To begin with, consider the kind of accountability that is most needed. Although we already know a lot about Trump’s possible criminal violations while in office, we know much less—far too little—about his possible entanglements with the Russians and other adversarial actors. The (controversial) former FBI agent Peter Strzok, who participated in the counterintelligence investigation of Russia’s attempts to penetrate Trump’s 2016 campaign, has made the case that Trump was compromised in some way by the Russians. But a full counterintelligence investigation to determine the truth was cut short by Trump’s rise to the White House. To leave this question dangling would blind us to potentially worrisome vulnerabilities and ensure that Trump never faces full public accountability for what may be the gravest damage he did.
It is important, then, that Trump’s presidency be subjected to a full-scale, post hoc counterintelligence scrub. There should be a public element, modeled on the 9/11 commission, and also a nonpublic, classified element. Both elements could be complicated and hindered by the criminal investigation of Trump. The criminal and counterterrorism investigations would need to be continually deconflicted; Congress would be asked to back away from inquiries and witnesses that step on prosecutors’ toes; Trump himself could plead the Fifth Amendment—an avenue not open to him were he to accept a pardon.
A further accountability advantage is transparency. A criminal investigation would have to be closely held, and grand jury materials would be secret. Prosecutors cannot reveal what they do not prosecute, which all but assures that some, perhaps much, of what they learn will not be made public. Imagine that they unearth a lot that is reprehensible or alarming, but that their findings do not add up to a criminal case they are confident of winning. If they decide against filing charges, the result might be to ensure that much of what the public deserves to know remains under lock and key.
A noncriminal investigation faces fewer such constraints. Its entire point would be to foster a clearer public understanding of what happened under Trump. The public would know more, and would know it sooner, if criminal prosecution were off the table.
What, then, about the argument from justice? If Trump violated the law, wouldn’t letting him off be simply wrong? Surely, justice should do its work blindly and without making exceptions for either the low or the mighty.
This argument, too, is weaker than it seems. To begin with, “Let justice be done though the heavens may fall” is a bad principle for governing. Consequences matter. For example, if a trial were to result in an O.J. Simpson-style verdict, acquitting the former president despite overwhelming evidence of his guilt, the process would become a national embarrassment and a triumph for Trump. If the government obtained a conviction, but the result were to further polarize the country, further delegitimize the rule of law in the eyes of almost half the country, or hobble Biden’s presidency, those would be very high costs to pay. Legal functionaries can weigh the strictly legal equities, but a president’s job is to weigh the social and political costs of prosecution and punishment; far from violating norms of justice, the pardon exists specifically to allow the president to make exceptions in the national interest. In that respect, a Trump pardon would use the pardon power exactly as the Founders intended.
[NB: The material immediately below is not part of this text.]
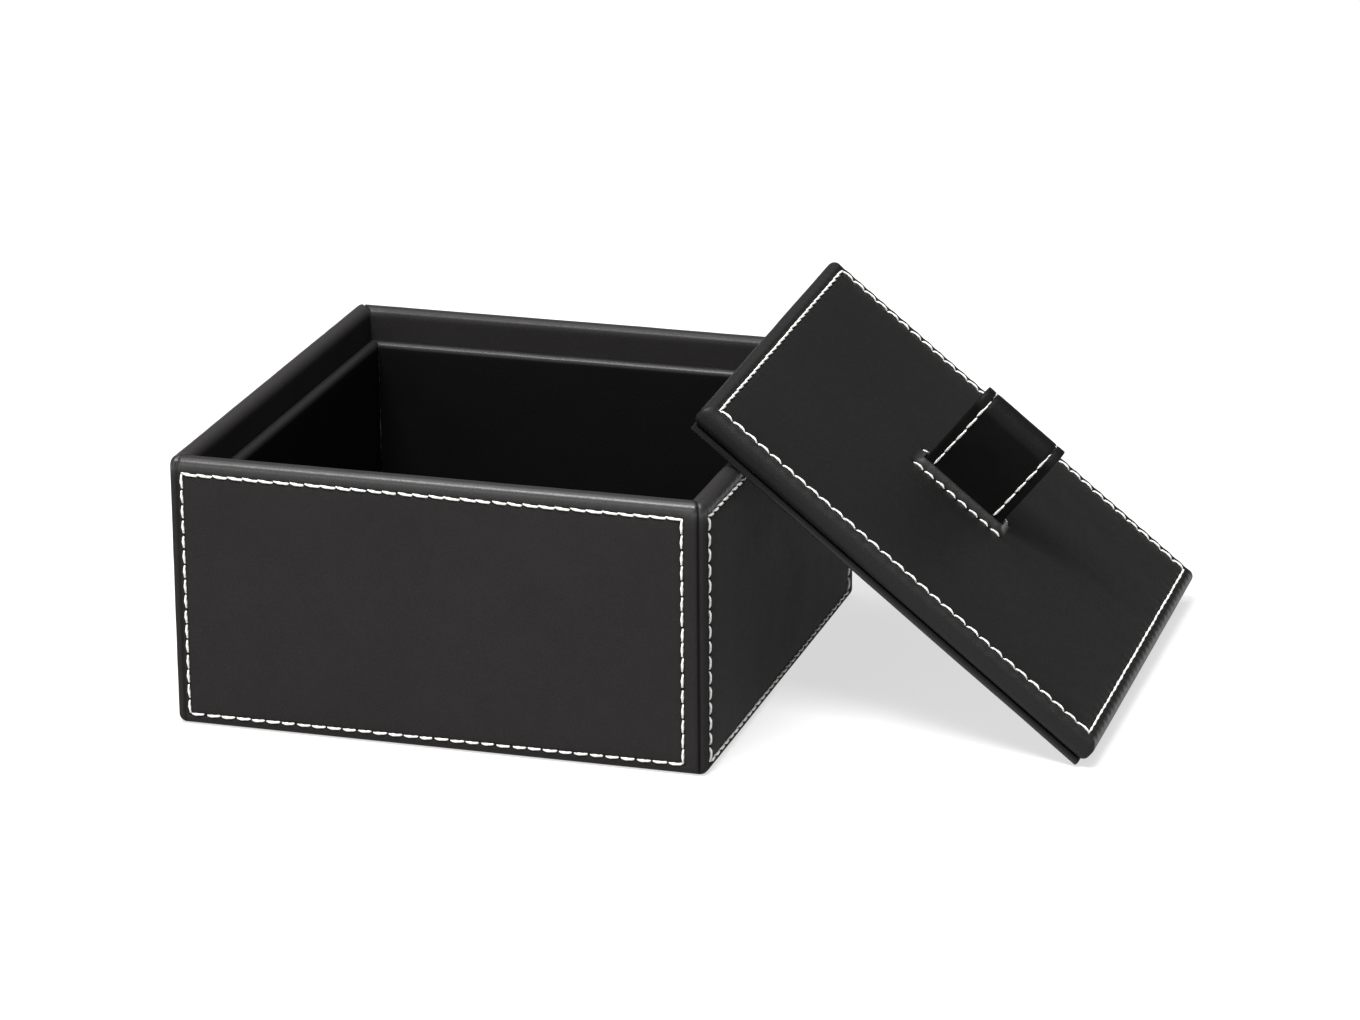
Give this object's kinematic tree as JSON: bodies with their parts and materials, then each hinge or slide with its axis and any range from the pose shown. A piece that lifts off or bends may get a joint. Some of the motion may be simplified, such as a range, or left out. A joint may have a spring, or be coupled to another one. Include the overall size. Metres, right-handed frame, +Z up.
{
  "type": "jewelry box",
  "caption": "Square jewelry box with padded, topstitched leatherette walls, a raised inner liner and a lift-off padded lid with a leather strap loop.",
  "frame": {"origin": "centre of the box's flat underside, on the surface it stands on", "axes": "+Z up, +X to the right and towards the leaning lid, +Y to the back"},
  "size_m": [0.2804, 0.1935, 0.1063],
  "materials": {
    "wall_leatherette": "fine-grained soft sheen",
    "liner_leatherette": "fine-grained, matt",
    "lid_leatherette": "fine-grained soft sheen",
    "lid_underside_leatherette": "fine-grained, matt",
    "base_sheet": "flocked, non-slip",
    "strap_leather": "smooth, satin",
    "strap_lining": "smooth, matt",
    "thread": "twisted polyester thread",
    "foam": "thin glued foam",
    "greyboard": "dense greyboard",
    "filler_card": "card"
  },
  "bodies": {
    "box": {"base_underside": "base_sheet", "base_board": "greyboard", "floor_board": "greyboard", "floor_lining": "liner_leatherette", "wall_cover_front": "wall_leatherette", "wall_padding_front": "foam", "wall_board_front": "greyboard", "wall_stitching_front": "thread", "liner_board_front": "greyboard", "liner_cover_front": "liner_leatherette", "wall_cover_right": "wall_leatherette", "wall_padding_right": "foam", "wall_board_right": "greyboard", "wall_stitching_right": "thread", "liner_board_right": "greyboard", "liner_cover_right": "liner_leatherette", "wall_cover_back": "wall_leatherette", "wall_padding_back": "foam", "wall_board_back": "greyboard", "wall_stitching_back": "thread", "liner_board_back": "greyboard", "liner_cover_back": "liner_leatherette", "wall_cover_left": "wall_leatherette", "wall_padding_left": "foam", "wall_board_left": "greyboard", "wall_stitching_left": "thread", "liner_board_left": "greyboard", "liner_cover_left": "liner_leatherette"},
    "lid": {"lid_cover": "lid_leatherette", "lid_padding": "foam", "lid_board": "greyboard", "lid_filler_card": "filler_card", "lid_base_board": "greyboard", "lid_base_cover": "lid_underside_leatherette", "lid_stitching": "thread", "slot_stitching": "thread", "handle_tails": "strap_leather"},
    "handle": {"handle_strap": "strap_leather", "handle_lining": "strap_lining", "handle_stitching": "thread"}
  },
  "joints": [
    {"name": "lid_lift", "type": "slide", "parent": "box", "child": "lid", "axis": [0, 0, 1], "range_m": [0, 0.12]},
    {"name": "handle_flex", "type": "hinge", "parent": "lid", "child": "handle", "pos_m": [0.13661, 0.0286, 0.06001], "axis": [0.7759, 0.0192, -0.6306], "range_deg": [-60, 60], "stiffness_Nm_per_rad": 0.02}
  ]
}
President Ford’s pardon of ex-President Nixon was unpopular at the time, and it may well have cost Ford his job. Yet history has come around to seeing it as a wise and farsighted decision, one that served the cause of justice better than the prosecutorial process could have done. It is very possible—probable, even—that history would judge Biden’s pardon of Trump the same way.
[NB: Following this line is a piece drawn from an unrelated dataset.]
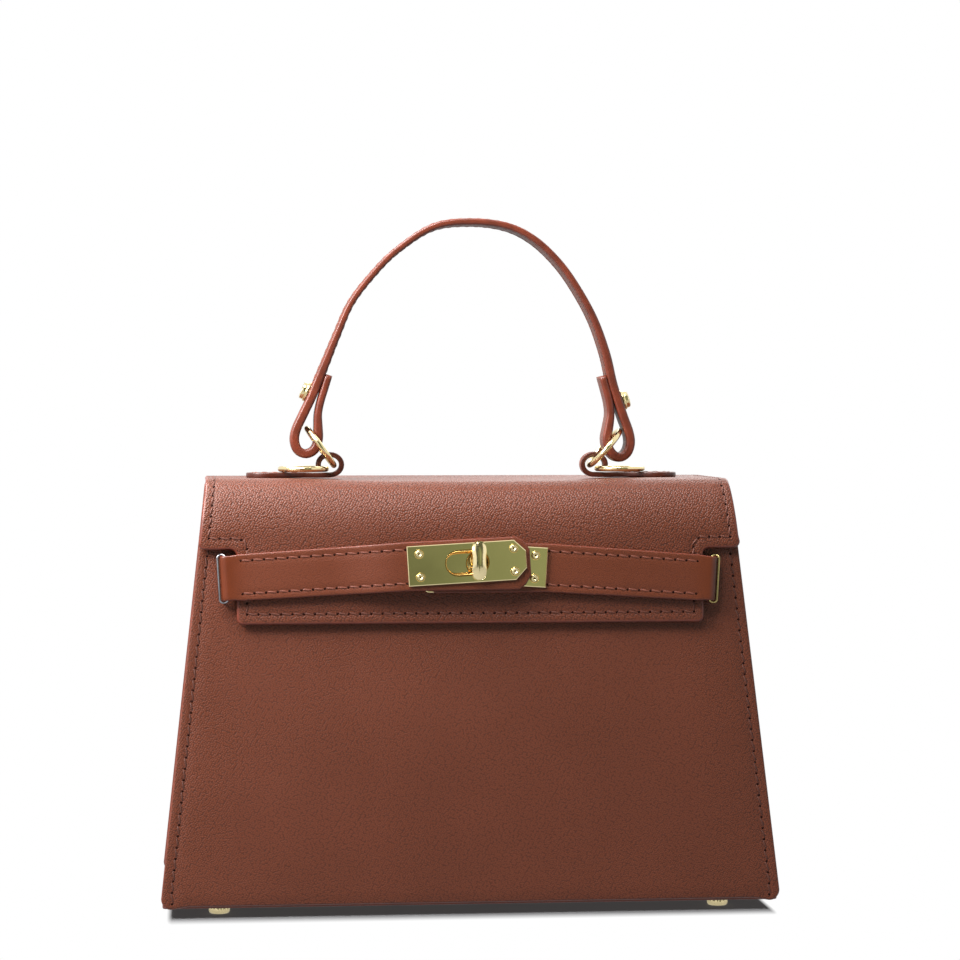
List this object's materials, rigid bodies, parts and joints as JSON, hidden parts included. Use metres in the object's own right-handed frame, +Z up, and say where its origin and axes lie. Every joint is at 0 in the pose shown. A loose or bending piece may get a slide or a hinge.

Those who prefer to bet on ordinary prosecutorial processes need to think harder about two problems. The first is that Trump and his many allies in the Republican Party and conservative media would turn the process into a circus. In his long career as a litigant, Trump proved himself to be the undisputed master of subverting and exploiting the legal process. A lawyer I know who deposed Trump almost 40 years ago still recounts with wonder Trump’s shameless posturing and table-pounding. Trump views the legal process as a propaganda channel and a public stage.
Those who oppose a pardon may imagine an august and deliberate process in which a humbled Trump submits to a judge’s decorous oversight. That is not the correct mental picture to have. Imagine, instead, a legal process waged through the media amid a rain of conspiracy theories while Trump’s lawyers use every trick in the book (and some not in the book) to stall, subvert and misdirect. Imagine the objections they will raise. Imagine the “evidence” they will introduce. If you liked what you saw in the dozens of frivolous lawsuits Trump brought to overturn the election, you’ll love the show he will put on in his criminal defense. Imagine the wall-to-wall talking heads denouncing the “witch hunt” and the millions of dollars Trump could raise off the “conspiracy.” Imagine the hats and regalia, the rallies and protests. That kind of spectacle would not bring the country together in recognition of Trump’s misdeeds. It might instead sow even more division and delegitimation.
But suppose, however improbably, that Trump behaved with perfect decorum, and that the legal process unfolded in orthodox fashion. Then would justice be served? Maybe. But here we come to the second problem—what is still, as it always has been, the strongest argument for a pardon.
Prosecuting an ex-president is a bridge the country has never crossed. The implications of seeing a former commander in chief in the dock are vast, profound and unknowable. True, prosecuting an ex-president might set a precedent that no one is above the law. But it might just as easily set a precedent that presidents prosecute their predecessors. Imagine what Trump might have done with this weapon. Imagine what a shrewder and more ruthless demagogue might do with it. We must not assume that someone as incorruptible as Merrick Garland will always be attorney general—or even will be attorney general a year from now. To be prudent, we should assume the opposite: that any precedential weapon can and may be used by bad political actors in bad political ways.
Only two modern presidents, Trump and Nixon, have been credibly accused of serious crimes while in office. Trump’s pardon would add to Nixon’s pardon in putting precedent squarely on the side of keeping the sword of criminal law in its sheath where ex-presidents are concerned. On balance, the sheath is where that sword should stay.
Given the gravity of Trump’s (and Nixon’s) known and potential crimes, pardoning them is a bitter pill to swallow. Remember, though, that a federal pardon would not let Trump escape the legal scrutiny he faces in New York state and probably in Georgia (where he pressed a state official to doctor the election returns, a likely crime). It will not get him out of his Senate impeachment trial or possible disqualification for future office under the 14th Amendment. It will not let him escape the noncriminal investigations that need to happen, and it will help ensure that the public sees the full results of those investigations.
With or without a pardon, Trump faces a world of legal pain. He faces more accountability of more kinds than any prior ex-president. For Biden, the most important thing is to heal the country’s pain and, to coin a phrase, build back better. If he thinks a pardon would help, he should grant one.